• [Task brief] Starting at the first line of the data below, write out each line exactly until you reach the line containing "const SMALL_R = 12;", and include that line too.

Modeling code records
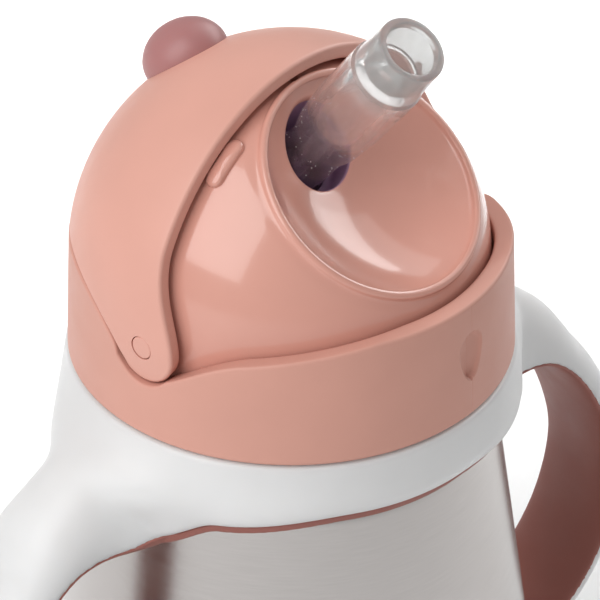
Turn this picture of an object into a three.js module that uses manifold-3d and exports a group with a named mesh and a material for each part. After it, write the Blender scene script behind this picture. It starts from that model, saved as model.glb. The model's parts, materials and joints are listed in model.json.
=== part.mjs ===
// Toddler straw cup: a double-walled steel cup, a slip-on collar with two handles, and a screw
// lid whose hood swings over a folding silicone spout.
// Millimetres, +Z up. The origin is the middle of the underside. The spout leans towards -Y and
// the hood turns about X.
import * as THREE from 'three';
import { mergeVertices } from 'three/addons/utils/BufferGeometryUtils.js';
import Module from 'manifold-3d';

// ---- Driving dimensions ----
const GAP = 0.3; // clearance between touching pieces
const SEGMENTS = 32; // steps round a turned piece
const SMALL = 16; // steps round a pin, hole or other small piece
const SMALL_R = 12; // pieces under this radius count as small

const LID_SEAT = 98; // height of the lid's lower edge above the floor
const PIVOT_RISE = 16.6; // hood pivot above the lid's lower edge
const MOUTH = 110.3; // height of the vessel's rim
const NECK_R = 30.4;
const STEEL = 0.8; // sheet thickness
const BASE_R = 37.2;
const PAD = { radius: 35, thickness: 1.2 };
const SEAL_R = 1.9; // plug of the vacuum port in the base
const GETTER = { radius: 4, height: 1.5, x: 14 };
const THREAD_PITCH = 4;
const CUP_THREAD = { out: 0.35, low: 99.5, size: 0.7 };
const LID_THREAD = { out: 0.5, low: -12, size: 0.6 };

const RING = { bottomR: 38, topR: 37.05, innerR: 33.8, rim: 4.9 };
const DOME_R = 33.5;
const DOME_WALL = 2.2;
const SKIRT_R = 32.3; // inside of the dome's threaded skirt
const SHELF_R = 26.5; // inner edge of the shelf above the lid seal
const SHELF_THICK = 2.2;
const LID_SEAL = { outerR: 31.2, innerR: 27.5, thickness: 1.8 };
const HOOD = { outerR: 37.3, innerR: 34.6, frontY: -1.7, rearRise: 5.3, lobeR: 5.6, swing: 78 };
const PIN = { radius: 2.1, innerX: 31.6, outerX: 37.2 };
const RIB = { turn: 35, half: 2.75, radius: 1.25, y: -2.2, proud: 0.7 }; // detents on the dome
const KNOB = { rise: 51.5, width: 7.2, length: 8, height: 6.4, centreR: 36.9 };

const DISH = { tilt: 50.3, rimDistance: 26.5, rimR: 19.4, depth: 8, wall: 1.8, lipR: 0.75 };
const SPOUT = { y: -5.5, z: 22.9, lean: 52.8, length: 32, mouthR: 5.8, bellyR: 6.5, rootR: 5.9 };
const WELL = { radius: 6.9, wall: 1.6, depth: 7.5 };
const FLANGE = { radius: 9, holeR: 5, spoutThick: 1.6, strawThick: 1.4 }; // clamped under the well
const RETAINER = { outerR: 11, innerR: 7, lip: 1.3 };
const STRAW = { y: 4, outerR: 3.5, innerR: 2.5, bottom: 13, top: -5.5 };
const VENT = { y: 5, stemR: 1.2, capR: 2.4, capLow: 28.6, capHigh: 29.7, top: 32.2 };

const HANDLE_TURN = -13; // the collar's angle to the lid about Z, in degrees
const COLLAR = { top: 97.7, edge: 86.3, edgeTurn: -5, gentleDrop: 3.2, steepDrop: 6.6 };
const STRAP = { width: 20, crown: 6, liner: 1.6, rootHalf: 7.5 };

const PIVOT_Z = LID_SEAT + PIVOT_RISE;
const SHELF = MOUTH + 2 * GAP + LID_SEAL.thickness - PIVOT_Z; // underside, above the pivot
const radians = THREE.MathUtils.degToRad;

// ---- Solids ----
const wasm = await Module();
wasm.setup();

const signedVolume = (points, faces) => {
  const at = (i) => new THREE.Vector3().fromArray(points, 3 * i);
  return faces.reduce((sum, [a, b, c]) => sum + at(a).dot(at(b).cross(at(c))), 0);
};

// A closed three.js geometry, moved by a matrix, as a manifold solid with its faces outward.
function solid(geometry, matrix = new THREE.Matrix4()) {
  const bare = geometry.clone();
  bare.deleteAttribute('normal');
  bare.deleteAttribute('uv');
  bare.applyMatrix4(matrix);
  const merged = mergeVertices(bare, 1e-4);
  const points = Array.from(merged.attributes.position.array);
  const index = Array.from(merged.index.array);
  let faces = [];
  for (let i = 0; i < index.length; i += 3) faces.push(index.slice(i, i + 3));
  faces = faces.filter(([a, b, c]) => a !== b && b !== c && c !== a);
  if (signedVolume(points, faces) < 0) faces = faces.map(([a, b, c]) => [a, c, b]);
  return new wasm.Manifold(new wasm.Mesh({
    numProp: 3,
    vertProperties: Float32Array.from(points),
    triVerts: Uint32Array.from(faces.flat()),
  }));
}

const union = (...solids) => solids.reduce((whole, next) => whole.add(next));

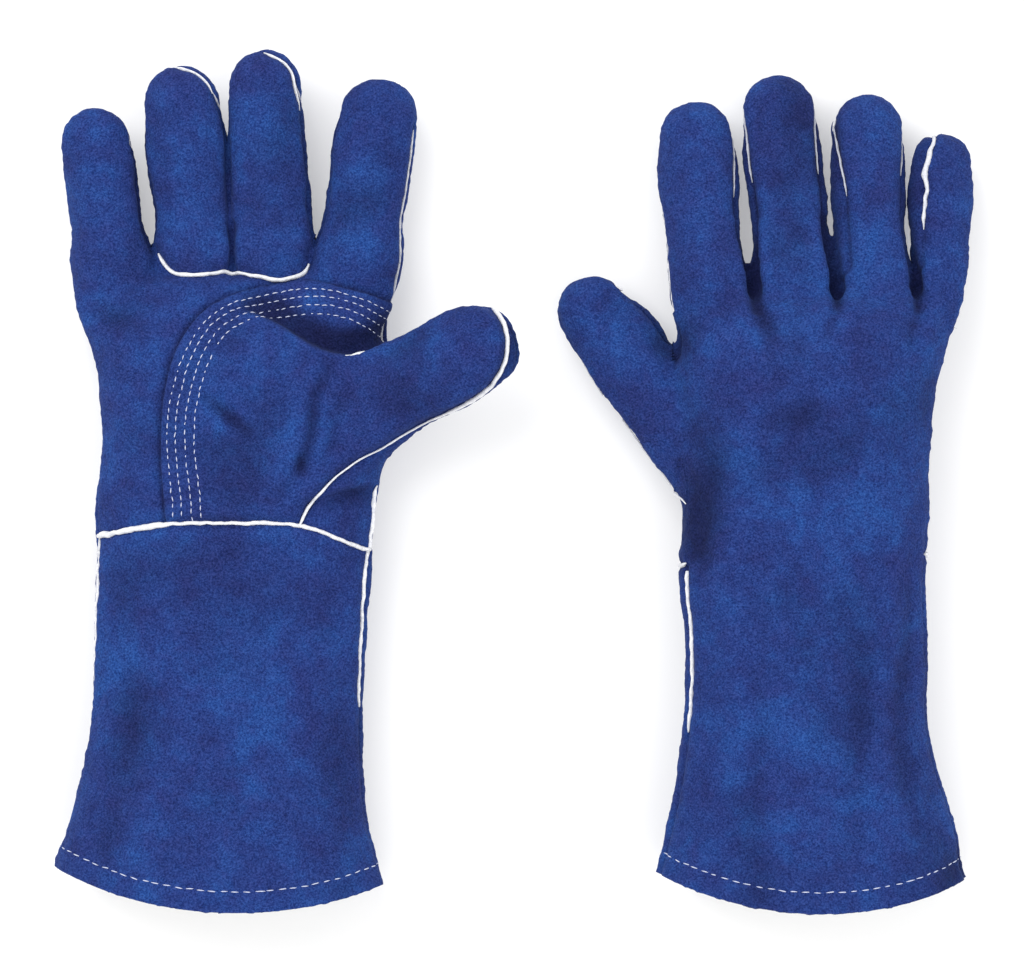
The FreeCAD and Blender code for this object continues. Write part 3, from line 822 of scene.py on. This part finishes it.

• [Response to this exercise]
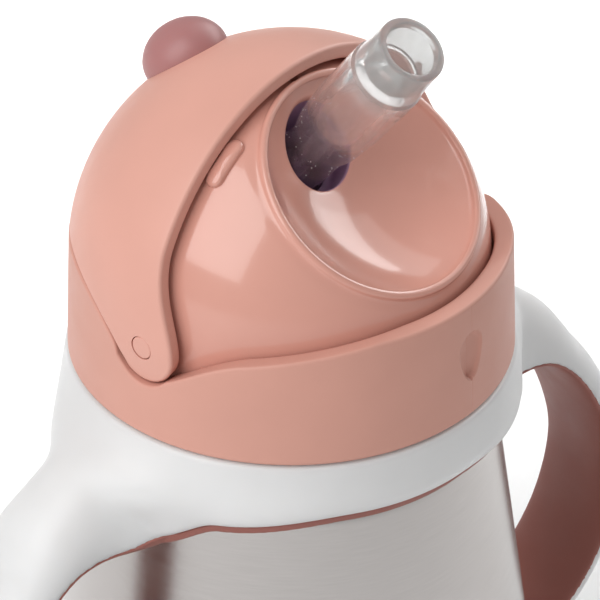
Turn this picture of an object into a three.js module that uses manifold-3d and exports a group with a named mesh and a material for each part. After it, write the Blender scene script behind this picture. It starts from that model, saved as model.glb. The model's parts, materials and joints are listed in model.json.
=== part.mjs ===
// Toddler straw cup: a double-walled steel cup, a slip-on collar with two handles, and a screw
// lid whose hood swings over a folding silicone spout.
// Millimetres, +Z up. The origin is the middle of the underside. The spout leans towards -Y and
// the hood turns about X.
import * as THREE from 'three';
import { mergeVertices } from 'three/addons/utils/BufferGeometryUtils.js';
import Module from 'manifold-3d';

// ---- Driving dimensions ----
const GAP = 0.3; // clearance between touching pieces
const SEGMENTS = 32; // steps round a turned piece
const SMALL = 16; // steps round a pin, hole or other small piece
const SMALL_R = 12; // pieces under this radius count as small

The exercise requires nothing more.